Sardine Sandwich with Tomato Jam and Fresh Cheese

Sardine Sandwich with Tomato Jam and Fresh Cheese

- serves 3 -


1 tablespoon extra virgin olive oil
2 small shallots, minced (onion will do in a pinch)
1 garlic clove, minced or pressed
1 14-ounce can whole tomatoes, drained and chopped
1/4 teaspoon pimentón
1/4 teaspoon fine sea salt
1/4 teaspoon freshly ground pepper
1/4 teaspoon light brown sugar
1 tin sardines packed in olive oil, about 4 ounces; I prefer skinless and boneless here
6 slices multigrain sandwich bread
1/4 cup fresh goat cheese, ricotta, or cream cheese
1 packed cup arugula (or mixed greens or baby spinach)

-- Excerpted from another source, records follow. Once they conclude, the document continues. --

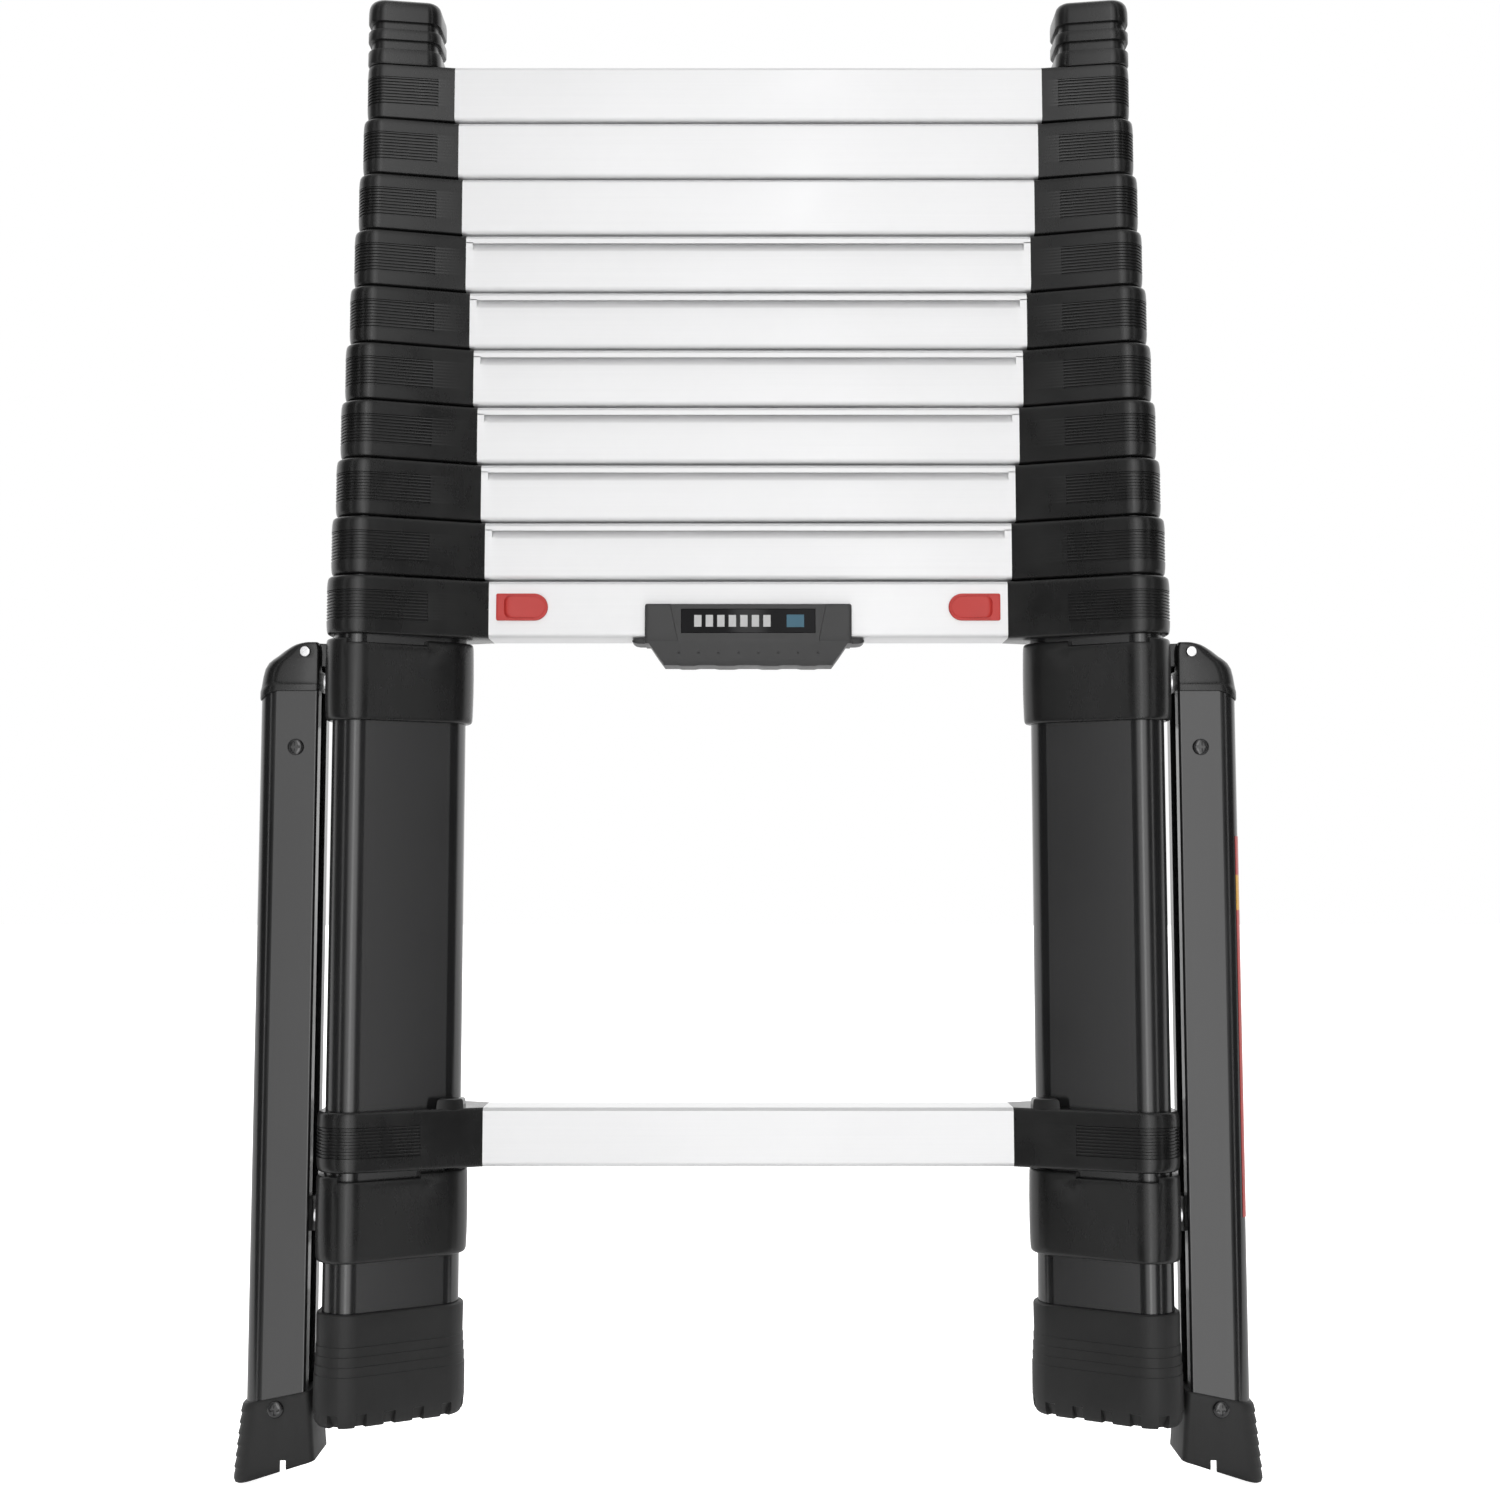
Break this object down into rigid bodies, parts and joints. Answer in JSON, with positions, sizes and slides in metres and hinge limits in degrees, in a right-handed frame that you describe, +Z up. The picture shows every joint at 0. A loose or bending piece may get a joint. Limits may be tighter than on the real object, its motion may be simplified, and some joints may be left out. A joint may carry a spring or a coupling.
{
  "type": "telescoping ladder",
  "caption": "Closed telescoping ladder with nested black triangular stile tubes, aluminium rungs, moulded connectors, red release sliders, a carry handle and folding outriggers.",
  "frame": {"origin": "on the floor under the ladder's centre, at the level of the stowed outrigger tips", "axes": "+Z up along the stiles, +X to the user's right along the rungs, -Y towards the user (the front, with the sliders and the handle)"},
  "size_m": [0.575, 0.0878, 0.8559],
  "materials": {
    "anodised_black": "satin black anodised aluminium tube",
    "bare_aluminium": "satin extruded aluminium",
    "black_plastic": "fine-grained glass-filled nylon",
    "grey_plastic": "soft grey-black moulded plastic",
    "gloss_black": "glossy printed plate",
    "red_plastic": "satin red moulded plastic",
    "foot_rubber": "dull moulded rubber",
    "plated_steel": "zinc-plated steel",
    "black_steel": "black-coated steel"
  },
  "bodies": {
    "base": {"outer_tubes": "anodised_black", "rung_10": "bare_aluminium", "rung_11": "bare_aluminium", "connectors_10": "black_plastic", "connectors_11": "black_plastic", "upper_brackets": "black_plastic", "lower_brackets": "black_plastic", "bracket_rivets": "plated_steel", "stile_feet": "foot_rubber", "carry_handle": "grey_plastic", "nameplate": "gloss_black", "pivot_pins": "plated_steel"},
    "section_9": {"tubes_9": "anodised_black", "connectors_9": "black_plastic", "rung_9": "bare_aluminium", "lock_pins_9": "plated_steel"},
    "section_8": {"tubes_8": "anodised_black", "connectors_8": "black_plastic", "rung_8": "bare_aluminium", "lock_pins_8": "plated_steel"},
    "section_7": {"tubes_7": "anodised_black", "connectors_7": "black_plastic", "rung_7": "bare_aluminium", "lock_pins_7": "plated_steel"},
    "section_6": {"tubes_6": "anodised_black", "connectors_6": "black_plastic", "rung_6": "bare_aluminium", "lock_pins_6": "plated_steel"},
    "section_5": {"tubes_5": "anodised_black", "connectors_5": "black_plastic", "rung_5": "bare_aluminium", "lock_pins_5": "plated_steel"},
    "section_4": {"tubes_4": "anodised_black", "connectors_4": "black_plastic", "rung_4": "bare_aluminium", "lock_pins_4": "plated_steel"},
    "section_3": {"tubes_3": "anodised_black", "connectors_3": "black_plastic", "rung_3": "bare_aluminium", "lock_pins_3": "plated_steel"},
    "section_2": {"tubes_2": "anodised_black", "connectors_2": "black_plastic", "rung_2": "bare_aluminium", "lock_pins_2": "plated_steel"},
    "section_1": {"tubes_1": "anodised_black", "connectors_1": "black_plastic", "rung_1": "bare_aluminium", "top_caps": "black_plastic"},
    "outrigger_left": {"outrigger_profile_left": "anodised_black", "outrigger_head_left": "black_plastic", "outrigger_foot_left": "foot_rubber", "outrigger_screws_left": "black_steel"},
    "release_left": {"red_button_left": "red_plastic", "lock_pin_left": "plated_steel"},
    "outrigger_right": {"outrigger_profile_right": "anodised_black", "outrigger_head_right": "black_plastic", "outrigger_foot_right": "foot_rubber", "outrigger_screws_right": "black_steel"},
    "release_right": {"red_button_right": "red_plastic", "lock_pin_right": "plated_steel"}
  },
  "joints": [
    {"name": "section_9_slide", "type": "slide", "parent": "base", "child": "section_9", "axis": [0, 0, 1], "range_m": [0, 0.2659]},
    {"name": "section_8_slide", "type": "slide", "parent": "section_9", "child": "section_8", "axis": [0, 0, 1], "range_m": [0, 0.2659]},
    {"name": "section_7_slide", "type": "slide", "parent": "section_8", "child": "section_7", "axis": [0, 0, 1], "range_m": [0, 0.2659]},
    {"name": "section_6_slide", "type": "slide", "parent": "section_7", "child": "section_6", "axis": [0, 0, 1], "range_m": [0, 0.2659]},
    {"name": "section_5_slide", "type": "slide", "parent": "section_6", "child": "section_5", "axis": [0, 0, 1], "range_m": [0, 0.2659]},
    {"name": "section_4_slide", "type": "slide", "parent": "section_5", "child": "section_4", "axis": [0, 0, 1], "range_m": [0, 0.2659]},
    {"name": "section_3_slide", "type": "slide", "parent": "section_4", "child": "section_3", "axis": [0, 0, 1], "range_m": [0, 0.2659]},
    {"name": "section_2_slide", "type": "slide", "parent": "section_3", "child": "section_2", "axis": [0, 0, 1], "range_m": [0, 0.2659]},
    {"name": "section_1_slide", "type": "slide", "parent": "section_2", "child": "section_1", "axis": [0, 0, 1], "range_m": [0, 0.2659]},
    {"name": "outrigger_left_hinge", "type": "hinge", "parent": "base", "child": "outrigger_left", "pos_m": [-0.255, 0, 0.466], "axis": [0, 1, 0], "range_deg": [0, 20.4]},
    {"name": "outrigger_right_hinge", "type": "hinge", "parent": "base", "child": "outrigger_right", "pos_m": [0.255, 0, 0.466], "axis": [0, -1, 0], "range_deg": [0, 20.4]},
    {"name": "release_left_slide", "type": "slide", "parent": "base", "child": "release_left", "axis": [1, 0, 0], "range_m": [0, 0.009], "stiffness_N_per_m": 600},
    {"name": "release_right_slide", "type": "slide", "parent": "base", "child": "release_right", "axis": [-1, 0, 0], "range_m": [0, 0.009], "stiffness_N_per_m": 600}
  ]
}
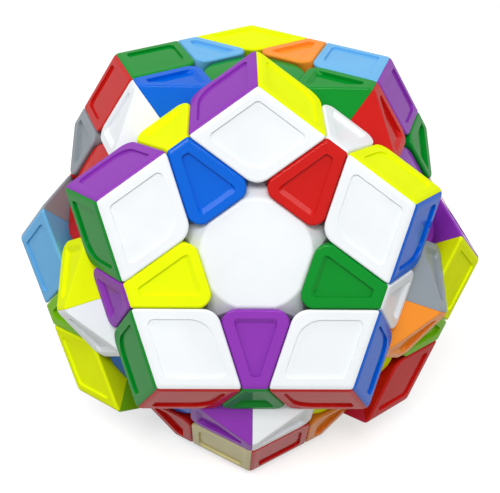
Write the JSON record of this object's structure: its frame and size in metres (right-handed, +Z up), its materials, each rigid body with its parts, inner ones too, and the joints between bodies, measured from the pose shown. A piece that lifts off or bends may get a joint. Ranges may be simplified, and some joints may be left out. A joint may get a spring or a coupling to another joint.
{
  "type": "twisty dodecahedron puzzle",
  "caption": "Twelve-sided twisty puzzle with glossy coloured facets, shown with its front layer and both rear side layers part-way through a turn.",
  "frame": {"origin": "centre of the core, where all twelve turning axes meet", "axes": "+Z up as the puzzle stands on its three lowest corners; -Y towards the viewer, with the front turned layer facing -Y and tilted up about 20 degrees; +X to the right"},
  "size_m": [0.0907, 0.0858, 0.0829],
  "materials": {
    "foot_plastic": "fine moulded",
    "abs_beige": "smooth polished moulding",
    "abs_blue": "smooth polished moulding",
    "abs_green": "smooth polished moulding",
    "abs_grey": "smooth polished moulding",
    "abs_lime": "smooth polished moulding",
    "abs_orange": "smooth polished moulding",
    "abs_pink": "smooth polished moulding",
    "abs_purple": "smooth polished moulding",
    "abs_red": "smooth polished moulding",
    "abs_sky": "smooth polished moulding",
    "abs_white": "smooth polished moulding",
    "abs_yellow": "smooth polished moulding",
    "core_plastic": "fine moulded",
    "screws": "machined steel",
    "springs": "bright wire"
  },
  "bodies": {
    "body": {"body_bases": "foot_plastic", "body_corner_feet": "foot_plastic", "body_edge_feet": "foot_plastic", "body_shells_beige": "abs_beige", "body_shells_blue": "abs_blue", "body_shells_green": "abs_green", "body_shells_grey": "abs_grey", "body_shells_lime": "abs_lime", "body_shells_orange": "abs_orange", "body_shells_pink": "abs_pink", "body_shells_purple": "abs_purple", "body_shells_red": "abs_red", "body_shells_sky": "abs_sky", "body_shells_white": "abs_white", "body_shells_yellow": "abs_yellow", "cap_beige": "abs_beige", "cap_blue": "abs_blue", "cap_green": "abs_green", "cap_grey": "abs_grey", "cap_lime": "abs_lime", "cap_purple": "abs_purple", "cap_red": "abs_red", "cap_sky": "abs_sky", "cap_yellow": "abs_yellow", "core": "core_plastic", "screws": "screws", "springs": "springs"},
    "front_layer": {"front_base": "foot_plastic", "front_cap": "abs_white", "front_feet": "foot_plastic", "front_shells_blue": "abs_blue", "front_shells_green": "abs_green", "front_shells_purple": "abs_purple", "front_shells_red": "abs_red", "front_shells_white": "abs_white", "front_shells_yellow": "abs_yellow"},
    "rear_left_layer": {"rear_left_base": "foot_plastic", "rear_left_cap": "abs_pink", "rear_left_feet": "foot_plastic", "rear_left_shells_beige": "abs_beige", "rear_left_shells_blue": "abs_blue", "rear_left_shells_green": "abs_green", "rear_left_shells_grey": "abs_grey", "rear_left_shells_lime": "abs_lime", "rear_left_shells_pink": "abs_pink", "rear_left_shells_red": "abs_red", "rear_left_shells_sky": "abs_sky", "rear_left_shells_yellow": "abs_yellow"},
    "rear_right_layer": {"rear_right_base": "foot_plastic", "rear_right_cap": "abs_orange", "rear_right_feet": "foot_plastic", "rear_right_shells_blue": "abs_blue", "rear_right_shells_grey": "abs_grey", "rear_right_shells_lime": "abs_lime", "rear_right_shells_orange": "abs_orange", "rear_right_shells_pink": "abs_pink", "rear_right_shells_purple": "abs_purple", "rear_right_shells_red": "abs_red", "rear_right_shells_sky": "abs_sky", "rear_right_shells_yellow": "abs_yellow"}
  },
  "joints": [
    {"name": "front_turn", "type": "hinge", "parent": "body", "child": "front_layer", "pos_m": [0, 0, 0], "axis": [0, -0.9406, 0.3396], "continuous": true},
    {"name": "rear_left_turn", "type": "hinge", "parent": "body", "child": "rear_left_layer", "pos_m": [0, 0, 0], "axis": [-0.8578, 0.3346, -0.3903], "continuous": true},
    {"name": "rear_right_turn", "type": "hinge", "parent": "body", "child": "rear_right_layer", "pos_m": [0, 0, 0], "axis": [0.8429, 0.319, -0.4333], "continuous": true}
  ]
}
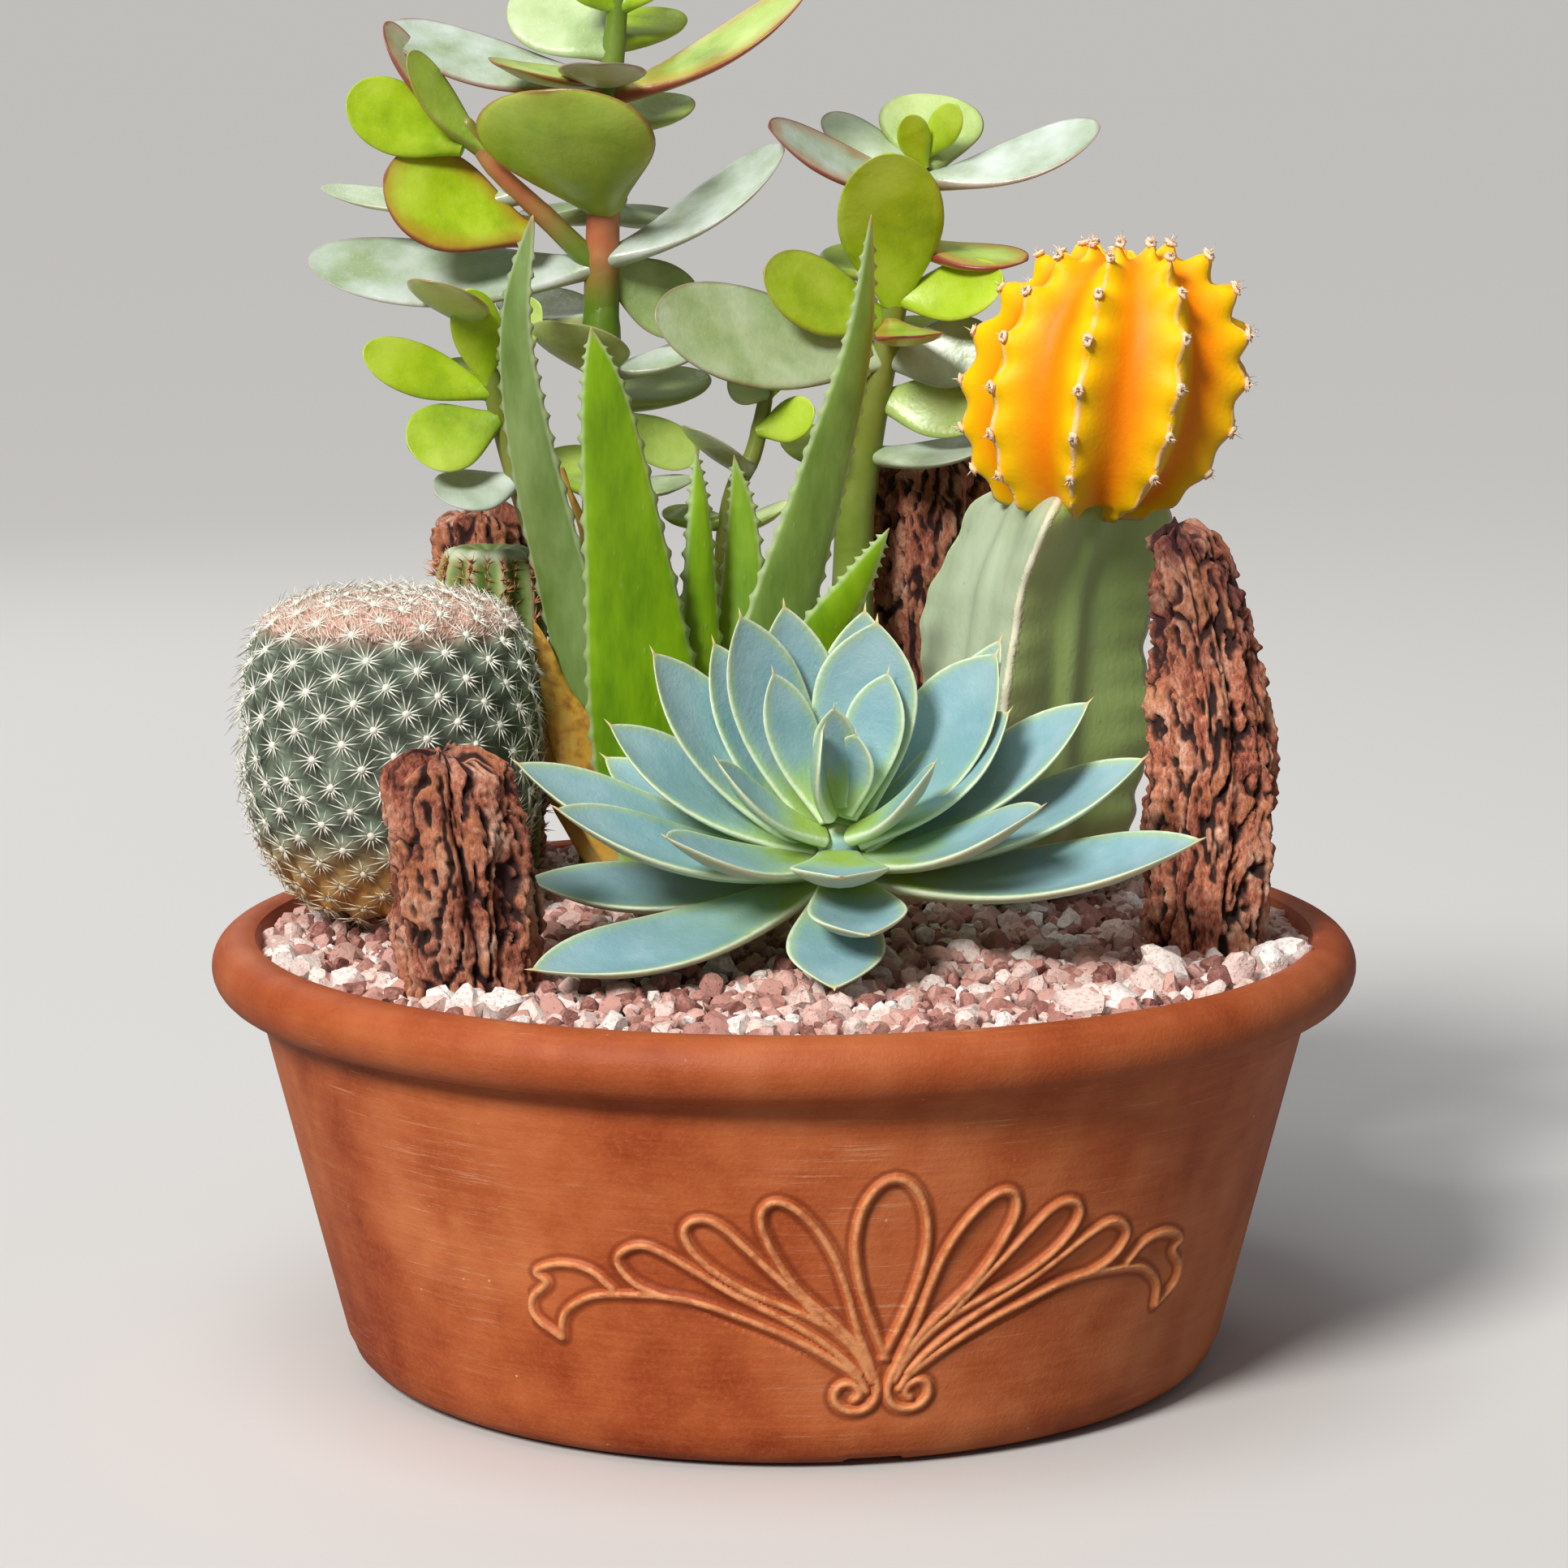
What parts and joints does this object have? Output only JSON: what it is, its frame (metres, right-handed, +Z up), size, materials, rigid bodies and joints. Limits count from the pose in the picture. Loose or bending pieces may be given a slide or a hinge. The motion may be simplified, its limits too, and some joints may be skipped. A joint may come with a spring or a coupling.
{
  "type": "potted succulent arrangement",
  "caption": "Round rolled-rim terracotta bowl with a raised palmette, planted with a rosette succulent, grafted and globe cacti, aloe and jade plants among weathered wood on gravel.",
  "frame": {"origin": "centre of the bowl's foot, on the plane it stands on", "axes": "+Z up out of the bowl; -Y is the side towards the camera, with the palmette 11 degrees to the right of it; +X to the camera's right"},
  "size_m": [0.22, 0.22, 0.285],
  "materials": {
    "terracotta": "unglazed fired clay, lightly burnished and brushed",
    "potting_soil": "dark loose potting mix",
    "pink_gravel": "rough pink and white granite grit",
    "echeveria_leaf": "powdery blue-green leaf with paler margins",
    "rootstock": "waxy grey-green stem",
    "moon_scion": "satin yellow-orange cactus skin",
    "globe_skin": "grey-green tubercles under white spines",
    "rear_cactus_skin": "ribbed green skin with rust-coloured spines",
    "aloe_leaf": "smooth bright green leaf",
    "jade_leaf": "smooth thick leaf, green with red-brown margins",
    "weathered_wood": "deeply furrowed red-brown weathered wood"
  },
  "bodies": {
    "root": {"pot": "terracotta", "potting_soil": "potting_soil", "gravel": "pink_gravel", "echeveria": "echeveria_leaf", "moon_cactus_stock": "rootstock", "moon_cactus_head": "moon_scion", "globe_cactus": "globe_skin", "rear_cactus": "rear_cactus_skin", "aloe": "aloe_leaf", "jade_left": "jade_leaf", "jade_right": "jade_leaf", "jade_low": "jade_leaf", "wood_front": "weathered_wood", "wood_right": "weathered_wood", "wood_back_centre": "weathered_wood", "wood_back_left": "weathered_wood"}
  },
  "joints": []
}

1. Heat the oil in a small saucepan over medium heat. Add the shallots and garlic and cook for 2 minutes, until soft and fragrant, stirring regularly. Add the tomatoes, pimentón, salt, pepper, and sugar. Lower the heat to medium-low and cook for 30 minutes, uncovered, stirring from time to time, until the mixture is thick and the juices have evaporated. Transfer to a bowl to cool. (This can be prepared up to a day in advance.)

2. Drain the sardines and mash roughly with a fork. Slice the crusts off the bread and discard or save for bread crumbs. Toast the slices until golden brown.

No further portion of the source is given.